After that, I went to New York for a few days to visit my friend John. He moved to Brooklyn something like a year and a half ago and I still hadn't made it out for a visit, so I finally went and had a lot of fun. I got to see the Rockefeller Center tree, which was beautiful and gigantic, along with some other touristy things. Really though, I had the most fun just hanging out with John and his friends. They are some very sarcastic, witty boys and they made me laugh a lot.

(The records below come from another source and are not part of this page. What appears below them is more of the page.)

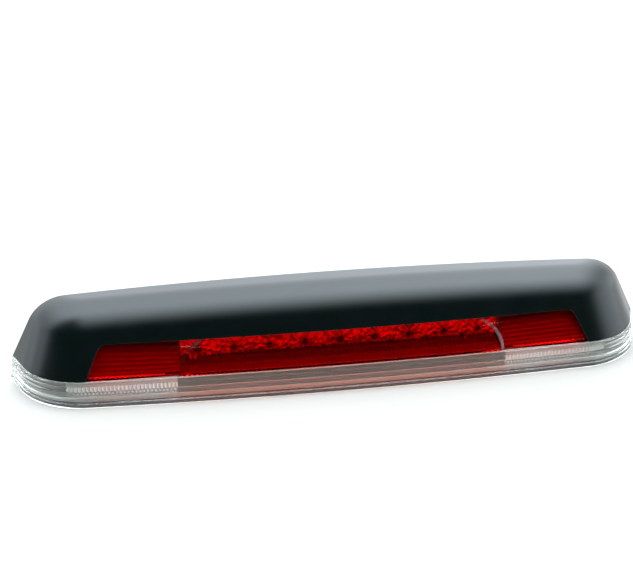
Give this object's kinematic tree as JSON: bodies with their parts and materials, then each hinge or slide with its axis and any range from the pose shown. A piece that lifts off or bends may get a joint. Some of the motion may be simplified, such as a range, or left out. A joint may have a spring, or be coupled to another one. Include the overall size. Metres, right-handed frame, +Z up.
{
  "type": "third brake light",
  "caption": "High-mounted brake light for a pickup cab: black hood, red window with an LED strip, and a clear wrap-round lower lens for the cargo lamps with twist-out bulb sockets.",
  "frame": {"origin": "midpoint between the two mounting studs, on the plane of the compressed gasket where the lamp meets the cab", "axes": "+X to the lamp's right as a following driver sees it, -Y rearwards out of the lens, +Y into the cab along the studs, +Z up"},
  "size_m": [0.4384, 0.0852, 0.0632],
  "materials": {
    "hood_plastic": "satin black, fine moulded grain",
    "housing_plastic": "black, moulded, lightly textured",
    "red_lens": "red tinted clear moulding, polished",
    "clear_lens": "clear colourless moulding, polished",
    "metallised": "vacuum metallised, bright",
    "board": "green solder mask",
    "led": "pale package with a clear dome",
    "component": "black moulded body",
    "connector_plastic": "dark grey nylon",
    "steel": "zinc plated",
    "brass": "tinned brass, thin",
    "bulb_glass": "clear, thin",
    "socket_plastic": "dark grey, glass filled",
    "seal_rubber": "soft, matt",
    "foam": "closed-cell foam, matt",
    "wire_a": "wire covering, semi-matt",
    "sleeve": "woven tape sleeve",
    "lock_plastic": "amber nylon"
  },
  "bodies": {
    "lamp": {"hood": "hood_plastic", "lens_clear": "clear_lens", "lens_red": "red_lens", "red_optic_left": "red_lens", "red_optic_right": "red_lens", "brake_reflector": "metallised", "led_board": "board", "leds": "led", "board_resistors": "component", "board_driver": "component", "board_header": "connector_plastic", "board_screws": "steel", "back_housing": "housing_plastic", "gasket": "foam", "cargo_reflector_left": "metallised", "cargo_reflector_right": "metallised", "reflector_screws_left": "steel", "reflector_screws_right": "steel", "cargo_optic_left": "clear_lens", "cargo_optic_right": "clear_lens", "housing_screws": "steel", "studs": "steel", "vent_cap": "seal_rubber", "cable_grommet": "seal_rubber", "wires_left": "wire_a", "wires_board": "wire_a", "wires_right": "wire_a", "harness_sleeve": "sleeve", "connector_plug": "connector_plastic", "connector_terminals": "brass"},
    "left_socket": {"socket_left": "socket_plastic", "socket_seal_left": "seal_rubber", "bulb_left": "bulb_glass", "contacts_left": "brass"},
    "right_socket": {"socket_right": "socket_plastic", "socket_seal_right": "seal_rubber", "bulb_right": "bulb_glass", "contacts_right": "brass"},
    "terminal_lock": {"terminal_lock": "lock_plastic"}
  },
  "joints": [
    {"name": "left_socket_twist", "type": "hinge", "parent": "lamp", "child": "left_socket", "pos_m": [-0.143, 0, -0.0045], "axis": [0, 1, 0], "range_deg": [0, 45]},
    {"name": "right_socket_twist", "type": "hinge", "parent": "lamp", "child": "right_socket", "pos_m": [0.143, 0, -0.0045], "axis": [0, 1, 0], "range_deg": [0, 45]},
    {"name": "terminal_lock_slide", "type": "slide", "parent": "lamp", "child": "terminal_lock", "axis": [0, -1, 0], "range_m": [0, 0.0015]}
  ]
}
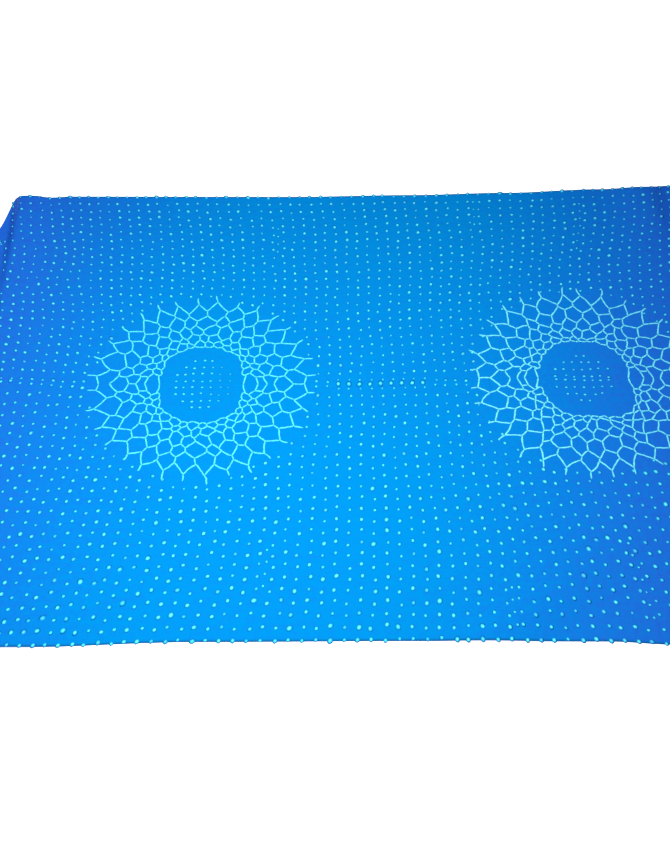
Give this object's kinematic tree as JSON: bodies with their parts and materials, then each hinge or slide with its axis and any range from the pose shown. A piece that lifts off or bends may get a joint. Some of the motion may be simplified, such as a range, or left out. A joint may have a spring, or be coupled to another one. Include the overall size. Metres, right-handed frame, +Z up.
{
  "type": "bandhani saree",
  "caption": "Tie-dyed saree laid flat: its middle is spread out to show round nets among rows of dots, and its ends lie in plies.",
  "frame": {"origin": "on the surface that the cloth lies on, under the middle of the whole lay", "axes": "+X along the length of the cloth, +Y across it to the far selvedge, +Z up"},
  "size_m": [2.37, 1.2653, 0.0202],
  "materials": {
    "dyed_cloth": "light woven silk mix, soft low sheen, azure with pale aqua tied dots",
    "hem_cloth": "the same cloth turned twice and stitched"
  },
  "bodies": {
    "root": {"spread_stretch": "dyed_cloth", "left_folded_end": "dyed_cloth", "right_folded_end": "dyed_cloth", "left_end_hem": "hem_cloth", "right_end_hem": "hem_cloth"}
  },
  "joints": []
}
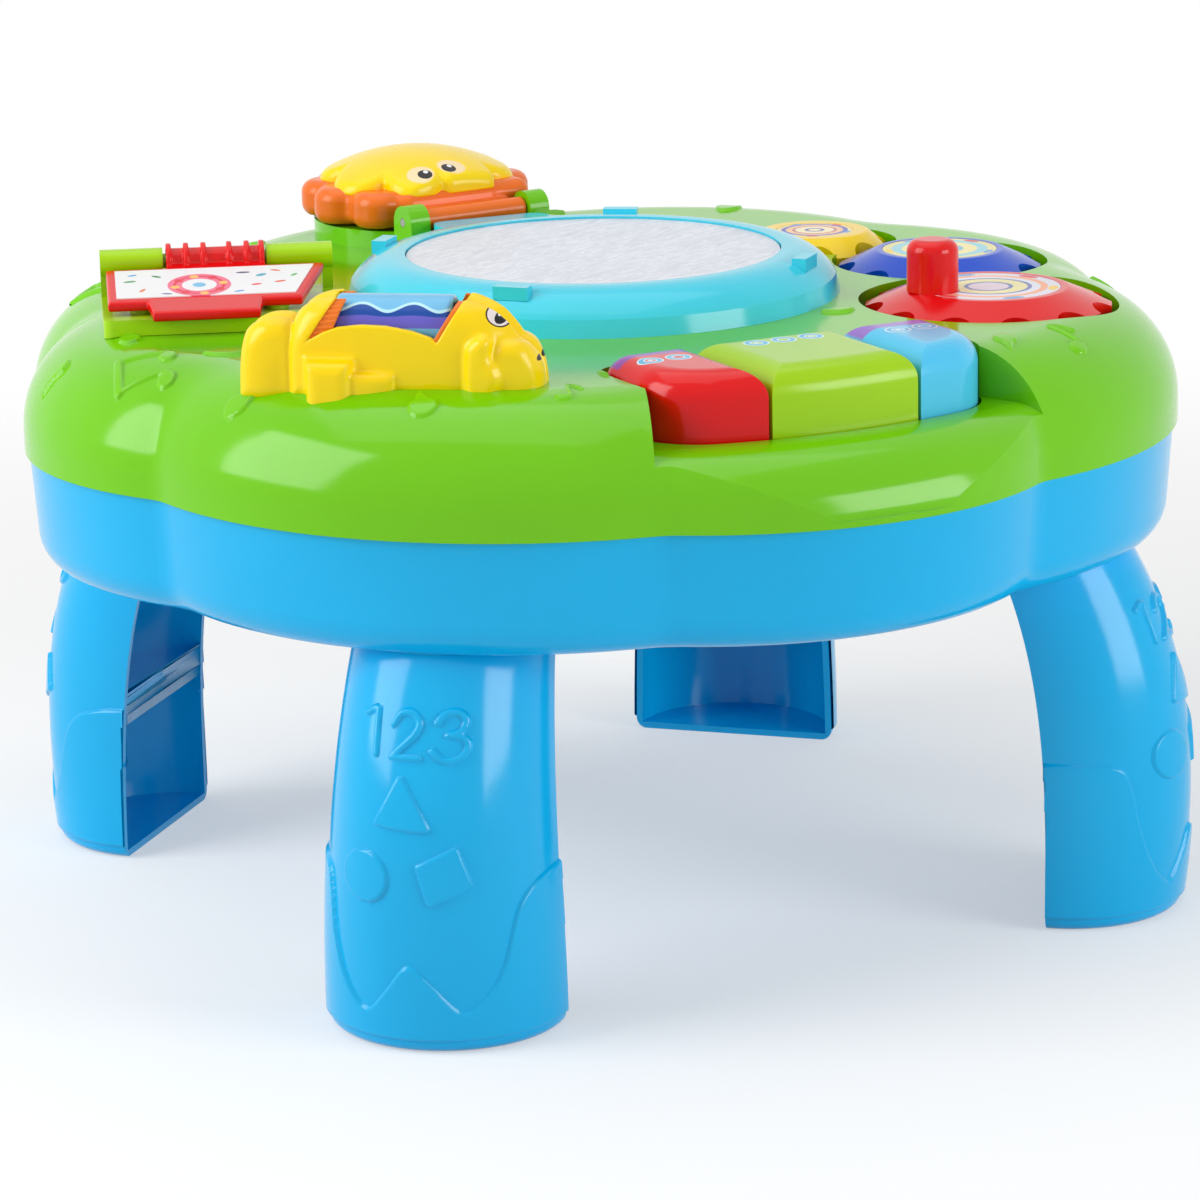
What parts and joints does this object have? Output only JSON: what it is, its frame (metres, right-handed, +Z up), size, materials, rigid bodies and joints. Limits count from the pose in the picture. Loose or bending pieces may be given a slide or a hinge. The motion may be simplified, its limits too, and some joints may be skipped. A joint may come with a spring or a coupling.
{
  "type": "musical activity table",
  "caption": "Low round activity table for a baby, with a press drum, piano keys, meshing toy gears, a roller animal, a turning page and a lifting lion on detachable legs.",
  "frame": {"origin": "on the floor under the middle of the table", "axes": "+Z up; the piano keys face -Y; +X is to the right of someone who faces the keys"},
  "size_m": [0.3994, 0.4, 0.237],
  "materials": {
    "green_plastic": "glossy moulded ABS, grass green",
    "blue_plastic": "glossy moulded ABS, sky blue",
    "turquoise_plastic": "glossy moulded ABS, turquoise",
    "white_plastic": "pearly white translucent plastic",
    "red_plastic": "glossy moulded ABS, red",
    "lime_plastic": "glossy moulded ABS, lime",
    "light_blue_plastic": "glossy moulded ABS, light blue",
    "deep_blue_plastic": "glossy moulded ABS, deep blue",
    "yellow_plastic": "glossy moulded ABS, yellow",
    "orange_plastic": "glossy moulded ABS, orange",
    "label_paper": "printed plastic label",
    "zinc_steel": "zinc-plated steel",
    "grey_rubber": "moulded silicone rubber",
    "board_green": "glass-fibre circuit board",
    "black_plastic": "matt black plastic",
    "cell_metal": "printed steel can"
  },
  "bodies": {
    "table": {"top_shell": "green_plastic", "base_shell": "blue_plastic", "leg_front_left": "blue_plastic", "leg_front_right": "blue_plastic", "leg_rear_left": "blue_plastic", "leg_rear_right": "blue_plastic", "drum_ring": "turquoise_plastic", "drum_light_board": "board_green", "drum_contact_domes": "grey_rubber", "drum_ring_screws": "zinc_steel", "key_axle": "zinc_steel", "key_board": "board_green", "key_red_dome": "grey_rubber", "key_green_dome": "grey_rubber", "key_blue_dome": "grey_rubber", "elephant_body": "yellow_plastic", "elephant_roller_axle": "zinc_steel", "elephant_screws": "zinc_steel", "book_base": "lime_plastic", "book_rod": "lime_plastic", "book_screws": "zinc_steel", "lion_ears": "green_plastic", "lion_pin": "zinc_steel", "main_board": "board_green", "board_screws": "zinc_steel", "speaker": "black_plastic", "battery_case": "blue_plastic", "batteries": "cell_metal", "battery_contacts": "zinc_steel", "battery_door": "blue_plastic", "battery_door_screw": "zinc_steel", "power_switch_body": "black_plastic", "shell_screws": "zinc_steel"},
    "drum_head": {"drum_head": "white_plastic"},
    "key_red": {"key_red": "red_plastic"},
    "key_green": {"key_green": "lime_plastic"},
    "key_blue": {"key_blue": "light_blue_plastic"},
    "gear_red": {"gear_red": "red_plastic", "gear_red_label": "label_paper", "gear_red_screw": "zinc_steel", "gear_handle": "red_plastic"},
    "gear_blue": {"gear_blue": "deep_blue_plastic", "gear_blue_label": "label_paper", "gear_blue_screw": "zinc_steel"},
    "gear_yellow": {"gear_yellow": "yellow_plastic", "gear_yellow_label": "label_paper", "gear_yellow_screw": "zinc_steel"},
    "elephant_roller": {"elephant_roller": "light_blue_plastic"},
    "book_page": {"book_page": "red_plastic", "book_page_label": "label_paper"},
    "lion_lid": {"lion_mane": "orange_plastic", "lion_face": "yellow_plastic"},
    "switch_knob": {"power_switch_knob": "black_plastic"}
  },
  "joints": [
    {"name": "drum_press", "type": "slide", "parent": "table", "child": "drum_head", "axis": [0, 0, 1], "range_m": [-0.002, 0], "stiffness_N_per_m": 2000, "springref_m": 0.0005, "deforming": ["drum_contact_domes"]},
    {"name": "key_red_press", "type": "hinge", "parent": "table", "child": "key_red", "pos_m": [0, -0.107, 0.1935], "axis": [1, 0, 0], "range_deg": [0, 4], "stiffness_Nm_per_rad": 0.8, "springref_deg": -1.72, "deforming": ["key_red_dome"]},
    {"name": "key_green_press", "type": "hinge", "parent": "table", "child": "key_green", "pos_m": [0, -0.107, 0.1935], "axis": [1, 0, 0], "range_deg": [0, 4], "stiffness_Nm_per_rad": 0.8, "springref_deg": -1.72, "deforming": ["key_green_dome"]},
    {"name": "key_blue_press", "type": "hinge", "parent": "table", "child": "key_blue", "pos_m": [0, -0.107, 0.1935], "axis": [1, 0, 0], "range_deg": [0, 4], "stiffness_Nm_per_rad": 0.8, "springref_deg": -1.72, "deforming": ["key_blue_dome"]},
    {"name": "gear_red_turn", "type": "hinge", "parent": "table", "child": "gear_red", "pos_m": [0.106, -0.085, 0.2], "axis": [0, 0, 1], "continuous": true},
    {"name": "gear_blue_turn", "type": "hinge", "parent": "table", "child": "gear_blue", "pos_m": [0.12973, -0.01491, 0.2], "axis": [0, 0, 1], "continuous": true},
    {"name": "gear_yellow_turn", "type": "hinge", "parent": "table", "child": "gear_yellow", "pos_m": [0.11183, 0.04184, 0.2], "axis": [0, 0, 1], "continuous": true},
    {"name": "roller_spin", "type": "hinge", "parent": "table", "child": "elephant_roller", "pos_m": [-0.121, -0.0995, 0.2225], "axis": [0.7986, -0.6018, 0], "continuous": true},
    {"name": "page_turn", "type": "hinge", "parent": "table", "child": "book_page", "pos_m": [-0.12243, 0.04554, 0.2215], "axis": [-0.9336, 0.3584, 0], "range_deg": [0, 160]},
    {"name": "lion_lift", "type": "hinge", "parent": "table", "child": "lion_lid", "pos_m": [0.00397, 0.10221, 0.2165], "axis": [0.9945, 0.1045, 0], "range_deg": [0, 70]},
    {"name": "power_slide", "type": "slide", "parent": "table", "child": "switch_knob", "axis": [1, 0, 0], "range_m": [0, 0.006]}
  ],
  "couplings": [
    {"joint": "gear_blue_turn", "follows": "gear_red_turn", "ratio": -1.2},
    {"joint": "gear_yellow_turn", "follows": "gear_red_turn", "ratio": 1.5}
  ]
}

This was my fourth time visiting the city, but the first time that I had to get around by myself. It was an interesting experience. I got very lost multiple times, but eventually figured it out (after multiple texts/phone calls to John saying "Where the hell am I supposed to go?!") It was kind of invigorating to be so completely out of my comfort zone for a few days. Things like that always make me appreciate home and I think I needed that.

Most of New Year's was spent arguing about the lack of plans and inability to make a decision about what to do (just like every year, I really dislike the holiday), but turned out pretty OK in the end. Then came the Ice Bowl! One of the best days of my life, the experience was incredible. It would have been nice to win, but it really didn't matter. The stadium looked awesome, the crowd was bursting with positive energy, even the players and coaches were in awe. It was all very, very cool and I hope they bring it back to Buffalo again some time. Thank you to Nicole for asking me to go and being the best Ice Bowl companion a girl could ask for.

Going back to work after 10 days off wasn't pleasant, but things are going a little better. I know that I have support from the people in my department and that's really the most important thing. I've had absolutely no problem adjusting to post-school life, although I do miss my friends. We're all busy, but I think we'll manage to stay in touch.

I think that's it for now. The Sabres play a rare Sunday afternoon game today, which I am looking forward to curling up on the couch and watching, with a little playoff football action in between periods. I heart Sundays.